### Your objective
Only the lines from the one containing "clear_scene()" through the one containing "cad_parts[node].hide_render = cad_parts[node].hide_viewport" are to be copied, exactly and with both ends kept.

[START Collected material]

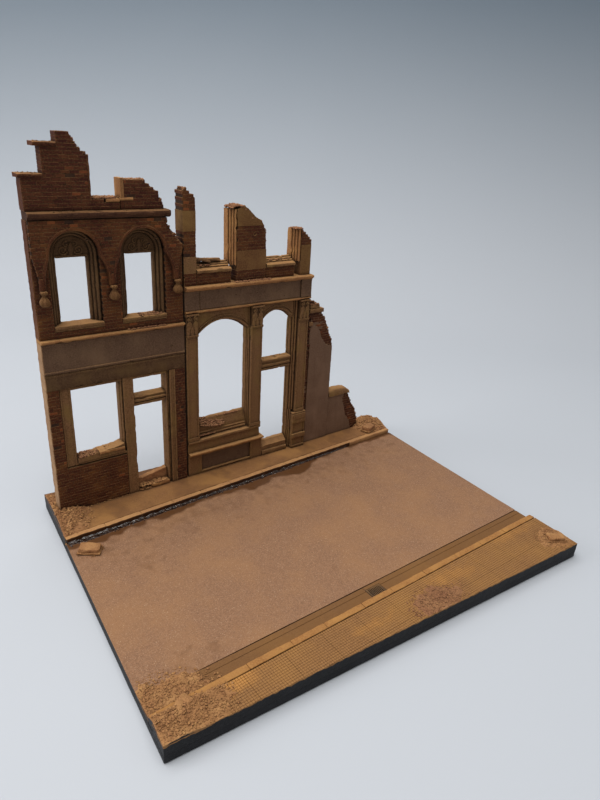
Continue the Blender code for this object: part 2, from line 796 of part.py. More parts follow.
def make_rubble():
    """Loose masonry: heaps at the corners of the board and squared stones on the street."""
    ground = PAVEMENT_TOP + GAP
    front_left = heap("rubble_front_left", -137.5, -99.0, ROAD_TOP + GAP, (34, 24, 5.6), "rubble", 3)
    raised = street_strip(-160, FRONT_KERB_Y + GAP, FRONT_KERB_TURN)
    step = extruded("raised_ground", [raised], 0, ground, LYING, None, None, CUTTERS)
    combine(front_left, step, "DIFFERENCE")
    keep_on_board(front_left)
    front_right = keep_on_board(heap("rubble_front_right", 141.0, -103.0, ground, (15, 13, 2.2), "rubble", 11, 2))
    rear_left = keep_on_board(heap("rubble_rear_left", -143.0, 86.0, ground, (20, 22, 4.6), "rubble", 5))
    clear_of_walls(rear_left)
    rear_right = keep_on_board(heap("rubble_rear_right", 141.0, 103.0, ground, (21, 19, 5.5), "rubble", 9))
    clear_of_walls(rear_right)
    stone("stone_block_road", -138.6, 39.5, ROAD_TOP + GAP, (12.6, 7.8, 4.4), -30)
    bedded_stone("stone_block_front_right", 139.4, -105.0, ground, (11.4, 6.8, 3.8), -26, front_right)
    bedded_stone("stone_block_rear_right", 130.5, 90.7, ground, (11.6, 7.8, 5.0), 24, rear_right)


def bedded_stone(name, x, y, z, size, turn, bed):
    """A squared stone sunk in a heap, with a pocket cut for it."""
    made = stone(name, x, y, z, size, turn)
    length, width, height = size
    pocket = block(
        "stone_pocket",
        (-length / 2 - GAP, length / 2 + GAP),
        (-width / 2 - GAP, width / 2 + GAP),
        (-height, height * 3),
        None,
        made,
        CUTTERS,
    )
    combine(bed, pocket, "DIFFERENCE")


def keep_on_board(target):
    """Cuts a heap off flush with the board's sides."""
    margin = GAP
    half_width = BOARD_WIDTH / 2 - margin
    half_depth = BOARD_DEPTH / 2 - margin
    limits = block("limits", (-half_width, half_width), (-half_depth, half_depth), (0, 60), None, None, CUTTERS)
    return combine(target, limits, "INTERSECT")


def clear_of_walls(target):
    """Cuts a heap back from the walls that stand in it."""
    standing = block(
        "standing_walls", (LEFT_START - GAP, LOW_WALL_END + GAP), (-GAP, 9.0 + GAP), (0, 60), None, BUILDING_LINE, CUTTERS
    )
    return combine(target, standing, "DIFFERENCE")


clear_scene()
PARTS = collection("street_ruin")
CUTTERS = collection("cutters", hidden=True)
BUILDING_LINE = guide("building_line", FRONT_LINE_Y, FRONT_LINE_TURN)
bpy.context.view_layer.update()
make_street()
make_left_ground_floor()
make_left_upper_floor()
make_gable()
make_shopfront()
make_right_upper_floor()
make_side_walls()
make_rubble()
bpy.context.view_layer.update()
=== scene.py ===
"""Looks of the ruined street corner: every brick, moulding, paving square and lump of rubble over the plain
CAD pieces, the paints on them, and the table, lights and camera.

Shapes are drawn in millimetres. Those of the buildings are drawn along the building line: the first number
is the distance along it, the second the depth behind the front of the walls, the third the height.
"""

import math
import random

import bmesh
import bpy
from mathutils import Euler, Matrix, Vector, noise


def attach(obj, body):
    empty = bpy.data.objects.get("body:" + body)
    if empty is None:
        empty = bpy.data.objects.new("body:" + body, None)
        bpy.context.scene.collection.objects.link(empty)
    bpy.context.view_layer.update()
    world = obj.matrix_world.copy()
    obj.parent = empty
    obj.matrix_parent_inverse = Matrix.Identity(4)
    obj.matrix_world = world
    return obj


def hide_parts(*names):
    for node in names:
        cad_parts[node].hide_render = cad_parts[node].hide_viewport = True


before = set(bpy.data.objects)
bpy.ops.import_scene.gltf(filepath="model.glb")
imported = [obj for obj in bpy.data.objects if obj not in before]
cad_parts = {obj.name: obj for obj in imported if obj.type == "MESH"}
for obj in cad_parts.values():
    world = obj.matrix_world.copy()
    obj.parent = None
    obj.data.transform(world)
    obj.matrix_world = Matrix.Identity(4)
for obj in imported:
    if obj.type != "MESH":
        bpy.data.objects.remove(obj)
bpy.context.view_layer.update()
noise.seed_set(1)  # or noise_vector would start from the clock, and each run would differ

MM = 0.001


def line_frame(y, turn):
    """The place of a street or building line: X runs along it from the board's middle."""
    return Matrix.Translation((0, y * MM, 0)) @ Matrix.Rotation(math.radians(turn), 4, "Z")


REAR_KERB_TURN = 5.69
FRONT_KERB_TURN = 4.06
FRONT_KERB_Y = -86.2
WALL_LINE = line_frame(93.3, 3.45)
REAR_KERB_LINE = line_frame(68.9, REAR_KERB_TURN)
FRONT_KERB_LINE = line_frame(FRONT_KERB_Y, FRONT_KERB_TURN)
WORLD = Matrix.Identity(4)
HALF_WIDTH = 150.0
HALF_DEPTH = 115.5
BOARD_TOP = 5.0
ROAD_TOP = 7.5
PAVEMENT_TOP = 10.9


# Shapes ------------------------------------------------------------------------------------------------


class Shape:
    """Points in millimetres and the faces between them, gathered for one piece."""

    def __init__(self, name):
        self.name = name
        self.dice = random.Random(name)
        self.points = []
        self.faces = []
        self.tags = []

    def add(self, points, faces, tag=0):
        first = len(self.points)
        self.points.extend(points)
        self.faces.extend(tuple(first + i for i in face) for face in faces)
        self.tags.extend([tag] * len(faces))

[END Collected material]

### Finished answer
clear_scene()
PARTS = collection("street_ruin")
CUTTERS = collection("cutters", hidden=True)
BUILDING_LINE = guide("building_line", FRONT_LINE_Y, FRONT_LINE_TURN)
bpy.context.view_layer.update()
make_street()
make_left_ground_floor()
make_left_upper_floor()
make_gable()
make_shopfront()
make_right_upper_floor()
make_side_walls()
make_rubble()
bpy.context.view_layer.update()
=== scene.py ===
"""Looks of the ruined street corner: every brick, moulding, paving square and lump of rubble over the plain
CAD pieces, the paints on them, and the table, lights and camera.

Shapes are drawn in millimetres. Those of the buildings are drawn along the building line: the first number
is the distance along it, the second the depth behind the front of the walls, the third the height.
"""

import math
import random

import bmesh
import bpy
from mathutils import Euler, Matrix, Vector, noise


def attach(obj, body):
    empty = bpy.data.objects.get("body:" + body)
    if empty is None:
        empty = bpy.data.objects.new("body:" + body, None)
        bpy.context.scene.collection.objects.link(empty)
    bpy.context.view_layer.update()
    world = obj.matrix_world.copy()
    obj.parent = empty
    obj.matrix_parent_inverse = Matrix.Identity(4)
    obj.matrix_world = world
    return obj


def hide_parts(*names):
    for node in names:
        cad_parts[node].hide_render = cad_parts[node].hide_viewport = True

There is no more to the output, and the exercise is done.